*Exercise*
Using the data that follows, return exactly the lines from the one that contains "its hole is sized" through the one that contains "bpy.context.view_layer.update()", ends included.

- - - - -

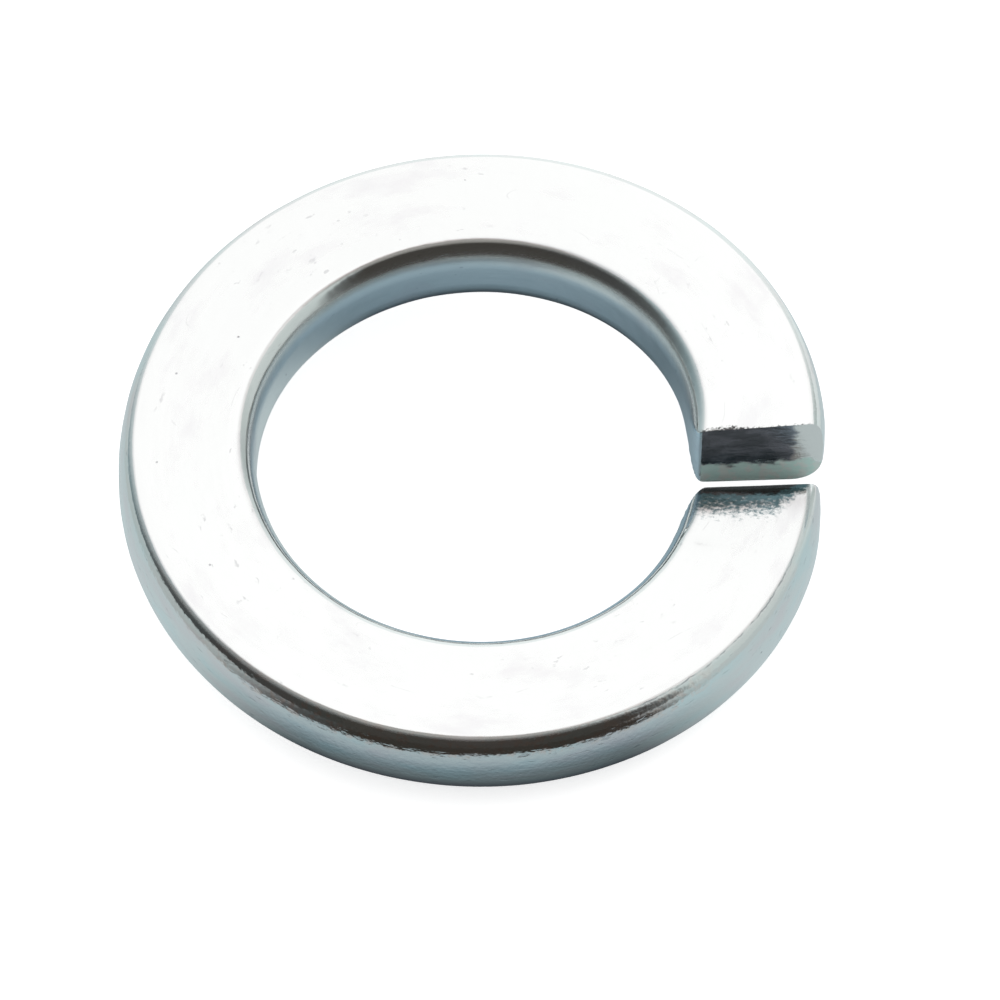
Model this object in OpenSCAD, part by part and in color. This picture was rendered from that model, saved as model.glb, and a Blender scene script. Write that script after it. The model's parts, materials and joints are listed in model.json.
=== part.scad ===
// Spring lock washer.
// One turn of spring wire with flat faces and rounded sides, wound to a left-hand helix
// for a right-hand screw, then sheared through so that its two ends stand apart.
// The axis of the ring is Z, the cut is on +X, and the lowest edge of the low end is at Z = 0.

/* [Ring] */
// Diameter of the hole
bore_d = 12.5; // [8:0.1:24]
// Height that the wire climbs in one full turn
pitch = 2.6; // [1.6:0.1:6]

/* [Wire] */
// Width of the wire, from the hole to the outer wall
wire_w = 4; // [3:0.1:7]
// Thickness of the wire, along the axis
wire_t = 2.5; // [1.6:0.1:5]

/* [Rounded sides] */
// Width of the rounding at the top outer edge
top_round_w = 0.55; // [0.2:0.05:1]
// Width of the rounding at the bottom outer edge
bottom_round_w = 0.95; // [0.2:0.05:1.2]
// Width of the roundings at the hole
inner_round_w = 0.6; // [0.2:0.05:1]
// Distance from the middle of the wire down to the widest line of its outer side
widest_drop = 0.35; // [0:0.05:0.6]
// Squareness of the rounded sides, where 2 is an ellipse
squareness = 2.2; // [2:0.1:4]
// How far the inner side would bulge into the hole before the hole is sized
inner_crown = 0.06; // [0.03:0.01:0.15]

/* [Cut] */
// Gap between the two ends at the middle of the wire
gap = 0.15; // [0.1:0.05:1.5]
// Angle of the cut off the radius
cut_skew = 8.4; // [0:0.2:16]
// Angle by which the gap widens towards the outside
cut_flare = 2.4; // [0:0.2:6]

/* [Low end, bent down by the shear] */
// Depth of the bent edge of the top face, at the cut
bend_h = 0.1; // [0.05:0.01:0.6]
// Length of the bent edge on the side of the hole
bend_l_inner = 1.1; // [0.3:0.05:2]
// Length of the bent edge on the outer side
bend_l_outer = 0.4; // [0.2:0.05:2]

/* [Sides squeezed beside the cut] */
// Depth of the flat on the hole side of the high end, at the cut
high_flat = 0.4; // [0.1:0.05:0.6]
// Depth of the flat on the hole side of the low end, at the bottom of the cut
low_flat = 0.15; // [0.1:0.05:0.6]
// Depth of the same flat at the top of the cut
low_flat_top = 0.65; // [0.1:0.05:0.9]
// How far the outer side draws in at the cut
outer_draw = 0.12; // [0:0.02:0.3]
// Length of the squeezed stretch of each end
squeeze_l = 2; // [1:0.1:3]
// Squareness of the top outer edge at the cut of the high end
high_squareness = 3.5; // [2:0.5:8]
// Squareness of the top outer edge at the cut of the low end
low_squareness = 5; // [2:0.5:8]
// How far the bottom outer corner of the high end stands out at the cut
high_toe = 0.2; // [0:0.02:0.3]

/* [Hidden] */

zinc = [0.74, 0.77, 0.79];
bore_r = bore_d / 2;
outer_r = bore_r + wire_w;
mid_r = bore_r + wire_w / 2;
half_t = wire_t / 2;
// Length of the wire along its middle line
wire_l = 2 * PI * mid_r - gap;

// How finely the turn, each squeezed end, the roundings and the round hole are divided
turn_steps = 84;
end_steps = 8;
round_steps = 5;
bore_facets = 180;

// The outer side is round from the top face to its widest line, and on to the bottom face
top_round_h = half_t + widest_drop;
bottom_round_h = half_t - widest_drop;

// Point of a quarter superellipse with half axes w and h about a centre, on the side that toward gives.
// The surface faces up or down there at a turn of 0, and sideways at 90.
function round_point(centre, w, h, toward, turn) =
    let (
        power = 1 / (squareness - 1),
        side = pow(w * sin(turn), power),
        top = pow(h * cos(turn), power),
        size = pow(pow(side, squareness) + pow(top, squareness), 1 / squareness)
    )
    centre + [toward.x * w * side, toward.y * h * top] / size;

// Points of one rounding at equal turns of its surface, without its last where the next one starts there
function rounding(centre, w, h, toward, from, to, steps = round_steps) =
    [for (i = [0 : steps]) round_point(centre, w, h, toward, from + (to - from) * i / round_steps)];

// Outline of the wire as [radius, height over its middle], clockwise from the top inner edge.
// The inner side runs a little into the hole, which the hole then trims to a true cylinder.
inner_centre = [bore_r + inner_round_w, 0];
inner_w = inner_round_w + inner_crown;
outline = concat(
    rounding([outer_r - top_round_w, -widest_drop], top_round_w, top_round_h, [1, 1], 0, 90, round_steps - 1),
    rounding([outer_r - bottom_round_w, -widest_drop], bottom_round_w, bottom_round_h, [1, -1], 90, 0),
    rounding(inner_centre, inner_w, half_t, [-1, -1], 0, 90, round_steps - 1),
    rounding(inner_centre, inner_w, half_t, [-1, 1], 90, 0)
);

// Direction at which the straight cut of one end meets a given radius.
// The cut crosses the middle of the wire at a sideways offset, and is turned off the radius there.
function cut_angle(radius, offset, skew) =
    skew + asin((offset * cos(skew) - mid_r * sin(skew)) / radius);
function high_end(radius) = cut_angle(radius, gap / 2, cut_skew + cut_flare / 2);
function low_end(radius) = 360 + cut_angle(radius, -gap / 2, cut_skew - cut_flare / 2);

// Height of the middle of the wire at an angle round the axis
function helix_z(angle) = -pitch * angle / 360;

// Share of its full depth that a mark beside the cut still has at a distance from the cut:
// a quarter ellipse, steep at the cut and flat where the mark ends
function fade(distance, length) =
    distance >= length ? 0 : 1 - sqrt(1 - pow(1 - distance / length, 2));

// How far across the wire a radius lies, from 0 at the hole to 1 at the outer wall
function across(radius) = (radius - bore_r) / wire_w;

// How far up the wire a height lies, from 0 at the bottom face to 1 at the top face
function up(height) = (height + half_t) / wire_t;

// Point of the top outer rounding at its distances from the two cuts: the shear leaves the edge squarer there
function squared(p, to_high, to_low) =
    let (
        out = (p.x - outer_r + top_round_w) / top_round_w,
        rise = (p.y + widest_drop) / top_round_h,
        power = squareness
            + (high_squareness - squareness) * fade(to_high, squeeze_l)
            + (low_squareness - squareness) * fade(to_low, squeeze_l)
    )
    out <= 0 || rise <= 0 ? p :
    let (size = pow(pow(out, power) + pow(rise, power), 1 / power))
    [outer_r - top_round_w, -widest_drop] + [top_round_w * out, top_round_h * rise] / size;

// Radius of a point of the outline at its distances from the two cuts: the outer side draws in,
// and the hole side is squeezed to a flat
function squeezed(p, to_high, to_low) =
    let (
        near = fade(min(to_high, to_low), squeeze_l),
        low_depth = low_flat + (low_flat_top - low_flat) * up(p.y),
        flat = high_flat * fade(to_high, squeeze_l) + low_depth * fade(to_low, squeeze_l) - inner_crown
    )
    max(p.x - outer_draw * near * across(p.x), bore_r + flat);

// How far the high end's cut face stands out into the gap
function toe(radius, height, to_high) =
    high_toe * across(radius) * (1 - up(height)) * fade(to_high, squeeze_l);

// How far the shear has bent a point of the low end down
function bend(radius, height, to_low) =
    let (length = bend_l_inner + (bend_l_outer - bend_l_inner) * across(radius))
    bend_h * fade(to_low, length) * up(height);

// Distances along the wire at which its outline is set, closer together towards each cut
end_stations = [for (i = [0 : end_steps]) squeeze_l * (1 - cos(90 * i / end_steps))];
body_l = wire_l - 2 * squeeze_l;
stations = concat(
    end_stations,
    [for (i = [1 : turn_steps - 1]) squeeze_l + body_l * i / turn_steps],
    [for (i = [end_steps : -1 : 0]) wire_l - end_stations[i]]
);

// Point of the wire for a point of the outline at a distance from the high end
function wire_point(p, distance) =
    let (
        to_low = wire_l - distance,
        edge = squared(p, distance, to_low),
        radius = squeezed(edge, distance, to_low),
        start = high_end(radius) - toe(radius, edge.y, distance) / radius * 180 / PI,
        angle = start + (low_end(radius) - start) * distance / wire_l
    )
    [radius * cos(angle), radius * sin(angle), helix_z(angle) + edge.y - bend(radius, edge.y, to_low)];

sides = len(outline);
rings = len(stations);
wire_points = [for (distance = stations) for (p = outline) wire_point(p, distance)];
lowest_z = min([for (p = wire_points) p.z]);

// Quads between neighbouring outlines, and one face over each end
wire_faces = concat(
    [[for (i = [0 : sides - 1]) i]],
    [for (ring = [0 : rings - 2]) for (i = [0 : sides - 1])
        let (next = (i + 1) % sides, base = ring * sides)
        [base + i, base + sides + i, base + sides + next, base + next]],
    [[for (i = [sides - 1 : -1 : 0]) (rings - 1) * sides + i]]
);

// The wound wire, before its hole is sized
module wound_wire() {
    translate([0, 0, -lowest_z])
        polyhedron(points = wire_points, faces = wire_faces, convexity = 6);
}

// The round hole, with its seam in the gap between the ends
module hole() {
    reach = pitch + wire_t;
    seam = (high_end(bore_r) + low_end(bore_r) - 360) / 2;
    rotate([0, 0, seam])
        translate([0, 0, -reach])
            cylinder(r = bore_r, h = 3 * reach, $fn = bore_facets);
}

module spring_washer() {
    color(zinc)
        difference() {
            wound_wire();
            hole();
        }
}

spring_washer();
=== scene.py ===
# %% [markdown]
# A spring lock washer is one turn of spring wire, wound to a helix and sheared through. It sits under a nut,
# and its two ends push apart. This lesson models the washer in Blender by a sheet, a spin and a few moves of
# its points, gives it a bright zinc finish, and sets it on a pale floor under soft light.
# The CAD part is the fixed frame: it is loaded first, and everything is placed by its box and its hole.

# %% Load the frame
import json
import math

import bpy
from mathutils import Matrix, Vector, noise


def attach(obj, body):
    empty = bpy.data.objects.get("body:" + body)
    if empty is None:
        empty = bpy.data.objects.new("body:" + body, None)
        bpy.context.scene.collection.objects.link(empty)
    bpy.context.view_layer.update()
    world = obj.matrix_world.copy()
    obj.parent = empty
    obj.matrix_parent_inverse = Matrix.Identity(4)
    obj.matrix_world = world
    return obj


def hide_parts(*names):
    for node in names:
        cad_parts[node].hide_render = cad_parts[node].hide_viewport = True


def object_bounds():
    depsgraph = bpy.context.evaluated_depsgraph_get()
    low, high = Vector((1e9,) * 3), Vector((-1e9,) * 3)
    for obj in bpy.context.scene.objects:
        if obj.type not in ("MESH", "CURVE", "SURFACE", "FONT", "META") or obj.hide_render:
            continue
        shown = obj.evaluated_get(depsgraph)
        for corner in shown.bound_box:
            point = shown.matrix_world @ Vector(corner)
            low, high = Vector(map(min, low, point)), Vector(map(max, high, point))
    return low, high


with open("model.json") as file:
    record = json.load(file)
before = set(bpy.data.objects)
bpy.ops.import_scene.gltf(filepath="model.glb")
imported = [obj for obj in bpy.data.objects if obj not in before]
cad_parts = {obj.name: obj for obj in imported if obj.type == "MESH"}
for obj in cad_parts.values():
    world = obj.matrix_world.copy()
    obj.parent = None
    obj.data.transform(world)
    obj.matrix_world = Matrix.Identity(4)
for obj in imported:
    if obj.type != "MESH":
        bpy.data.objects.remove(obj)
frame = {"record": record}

cad_low, cad_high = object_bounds()
MM = 0.001
bore_mount = next(m for m in frame["record"]["mounts"] if m["name"] == "bore")
print("CAD box in mm:", [round(x / MM, 3) for x in (*cad_low, *cad_high)])

# %% [markdown]
# The sizes are those of a washer for a 12 mm screw. The hole comes from the part's own mount, and the outer
# radius from its box. The rest are the wire's thickness and climb, the roundings of its sides and the marks
# that the shear has left on its ends.

# %% Sizes of the washer
BORE_R = bore_mount["dims"]["r_mm"] * MM
OUTER_R = (cad_high.y - cad_low.y) / 2
WIRE_T = 2.5 * MM
WIRE_W = OUTER_R - BORE_R
PITCH = 2.6 * MM
MID_R = (BORE_R + OUTER_R) / 2
HALF_T = WIRE_T / 2

# Widths of the roundings, the bulge that the hole cuts off, and how far below the middle the outer side is
# widest. At a squareness of 2 a rounding is an ellipse.
TOP_ROUND_W = 0.55 * MM
BOTTOM_ROUND_W = 0.95 * MM
INNER_ROUND_W = 0.6 * MM
INNER_CROWN = 0.06 * MM
WIDEST_DROP = 0.35 * MM
SQUARENESS = 2.2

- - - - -

*Exercise result*
// The wound wire, before its hole is sized
module wound_wire() {
    translate([0, 0, -lowest_z])
        polyhedron(points = wire_points, faces = wire_faces, convexity = 6);
}

// The round hole, with its seam in the gap between the ends
module hole() {
    reach = pitch + wire_t;
    seam = (high_end(bore_r) + low_end(bore_r) - 360) / 2;
    rotate([0, 0, seam])
        translate([0, 0, -reach])
            cylinder(r = bore_r, h = 3 * reach, $fn = bore_facets);
}

module spring_washer() {
    color(zinc)
        difference() {
            wound_wire();
            hole();
        }
}

spring_washer();
=== scene.py ===
# %% [markdown]
# A spring lock washer is one turn of spring wire, wound to a helix and sheared through. It sits under a nut,
# and its two ends push apart. This lesson models the washer in Blender by a sheet, a spin and a few moves of
# its points, gives it a bright zinc finish, and sets it on a pale floor under soft light.
# The CAD part is the fixed frame: it is loaded first, and everything is placed by its box and its hole.

# %% Load the frame
import json
import math

import bpy
from mathutils import Matrix, Vector, noise


def attach(obj, body):
    empty = bpy.data.objects.get("body:" + body)
    if empty is None:
        empty = bpy.data.objects.new("body:" + body, None)
        bpy.context.scene.collection.objects.link(empty)
    bpy.context.view_layer.update()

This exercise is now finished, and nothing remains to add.